• **Work required**
Print all of the data exactly.

□ □ □ □ □

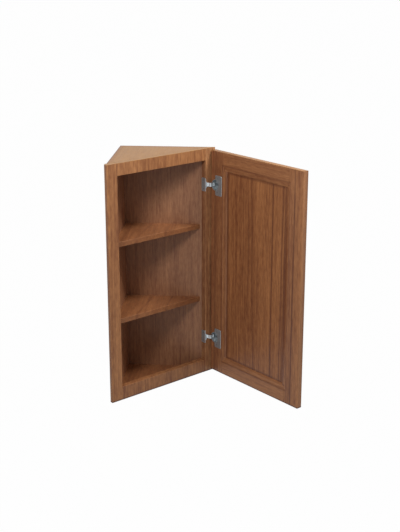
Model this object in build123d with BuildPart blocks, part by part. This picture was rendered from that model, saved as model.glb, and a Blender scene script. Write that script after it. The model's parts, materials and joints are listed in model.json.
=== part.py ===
from build123d import *
import math
import os

# Angled wall end cabinet: a corner-cut wall cabinet with one full overlay door.
# Millimetres, +Z up. The origin is the middle of the face that hangs on the wall;
# +Y goes into the wall, +X runs along it from the side panel to the hinge end.

# Overall box, frame included: along the wall, out from the wall, and height
cabinet_width = 304.8
cabinet_depth = 304.8
cabinet_height = 762.0

# Case panels
side_thickness = 12.7
back_thickness = 12.7
deck_thickness = 12.7
shelf_thickness = 15.875
shelf_tops = (261.5, 510.5)
shelf_setback = 25.4
dado_depth = 6.35

# Face frame, which stands on the slanted front
frame_thickness = 19.05
stile_width = 39.7
top_rail_width = 38.1
bottom_rail_width = 44.45
stile_overhang = 4.7625
free_nose = 11.1
wall_nose = 1.2
tenon_length = 12.7
tenon_thickness = 6.35
tenon_shoulder = 6.35

# Door, five pieces with a flat floating panel
door_thickness = 19.05
door_reveal = 6.35
door_gap = 3.0
door_stile_width = 60.3
door_rail_width = 60.3
door_panel_thickness = 6.35
groove_depth = 9.5
panel_side_clearance = 1.5
groove_play = 0.1
door_easing = 1.5
open_angle = 89.0

# Hinges: the pivot is measured from the door's hinge edge and inner face
pivot_inset = 6.0
pivot_depth = 6.4
hinge_from_top = 117.3
hinge_from_bottom = 125.1
cup_radius = 17.5
cup_wall = 1.0
cup_depth = 11.5
cup_edge_distance = 3.0
cup_clearance = 0.1
bore_extra_depth = 0.5
flange_thickness = 1.2
flange_start = 20.0
flange_end = 51.0
flange_height = 66.0
flange_corner = 5.0
flange_bevel = 0.6
flange_lip = 0.8
pin_radius = 1.0
pin_length = 16.0
cheek_reach = 2.6
cheek_span = 19.0
pin_clearance = 0.05
eye_radius = 1.9
arm_thickness = 1.2
arm_width = 12.0
arm_rise = 1.8
arm_rise_run = 5.0
arm_drop_run = 3.0
arm_foot_reach = 2.0
arm_bend = 1.5
wide_arm_start = 22.5
eye_width = 10.4
eye_side_clearance = 0.7
plate_height = 44.0
plate_depth = 18.5
plate_corner = 4.0
ear_reach = 6.5
ear_radius = 14.0
leaf_thickness = 0.5
leaf_width = 8.0
leaf_gap = 0.3
leaf_end = 34.0
leaf_bend = 13.0
leaf_nose_reach = 1.6

# Screws
screw_head_radius = 3.2
screw_radius = 1.5
screw_length = 14.0
cup_screw_spacing = 45.0
cup_screw_offset = 9.5
plate_screw_spacing = 28.0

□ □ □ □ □

• **Written answer**
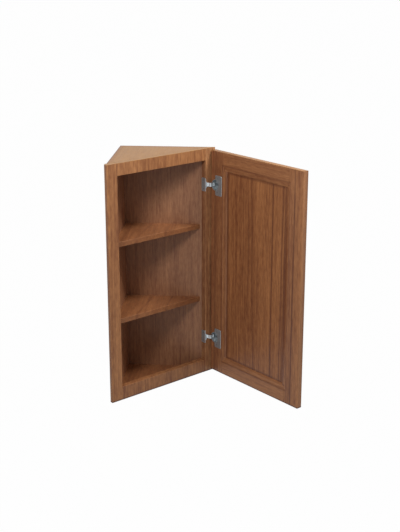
Model this object in build123d with BuildPart blocks, part by part. This picture was rendered from that model, saved as model.glb, and a Blender scene script. Write that script after it. The model's parts, materials and joints are listed in model.json.
=== part.py ===
from build123d import *
import math
import os

# Angled wall end cabinet: a corner-cut wall cabinet with one full overlay door.
# Millimetres, +Z up. The origin is the middle of the face that hangs on the wall;
# +Y goes into the wall, +X runs along it from the side panel to the hinge end.

# Overall box, frame included: along the wall, out from the wall, and height
cabinet_width = 304.8
cabinet_depth = 304.8
cabinet_height = 762.0

# Case panels
side_thickness = 12.7
back_thickness = 12.7
deck_thickness = 12.7
shelf_thickness = 15.875
shelf_tops = (261.5, 510.5)
shelf_setback = 25.4
dado_depth = 6.35

# Face frame, which stands on the slanted front
frame_thickness = 19.05
stile_width = 39.7
top_rail_width = 38.1
bottom_rail_width = 44.45
stile_overhang = 4.7625
free_nose = 11.1
wall_nose = 1.2
tenon_length = 12.7
tenon_thickness = 6.35
tenon_shoulder = 6.35

# Door, five pieces with a flat floating panel
door_thickness = 19.05
door_reveal = 6.35
door_gap = 3.0
door_stile_width = 60.3
door_rail_width = 60.3
door_panel_thickness = 6.35
groove_depth = 9.5
panel_side_clearance = 1.5
groove_play = 0.1
door_easing = 1.5
open_angle = 89.0

# Hinges: the pivot is measured from the door's hinge edge and inner face
pivot_inset = 6.0
pivot_depth = 6.4
hinge_from_top = 117.3
hinge_from_bottom = 125.1
cup_radius = 17.5
cup_wall = 1.0
cup_depth = 11.5
cup_edge_distance = 3.0
cup_clearance = 0.1
bore_extra_depth = 0.5
flange_thickness = 1.2
flange_start = 20.0
flange_end = 51.0
flange_height = 66.0
flange_corner = 5.0
flange_bevel = 0.6
flange_lip = 0.8
pin_radius = 1.0
pin_length = 16.0
cheek_reach = 2.6
cheek_span = 19.0
pin_clearance = 0.05
eye_radius = 1.9
arm_thickness = 1.2
arm_width = 12.0
arm_rise = 1.8
arm_rise_run = 5.0
arm_drop_run = 3.0
arm_foot_reach = 2.0
arm_bend = 1.5
wide_arm_start = 22.5
eye_width = 10.4
eye_side_clearance = 0.7
plate_height = 44.0
plate_depth = 18.5
plate_corner = 4.0
ear_reach = 6.5
ear_radius = 14.0
leaf_thickness = 0.5
leaf_width = 8.0
leaf_gap = 0.3
leaf_end = 34.0
leaf_bend = 13.0
leaf_nose_reach = 1.6

# Screws
screw_head_radius = 3.2
screw_radius = 1.5
screw_length = 14.0
cup_screw_spacing = 45.0
cup_screw_offset = 9.5
plate_screw_spacing = 28.0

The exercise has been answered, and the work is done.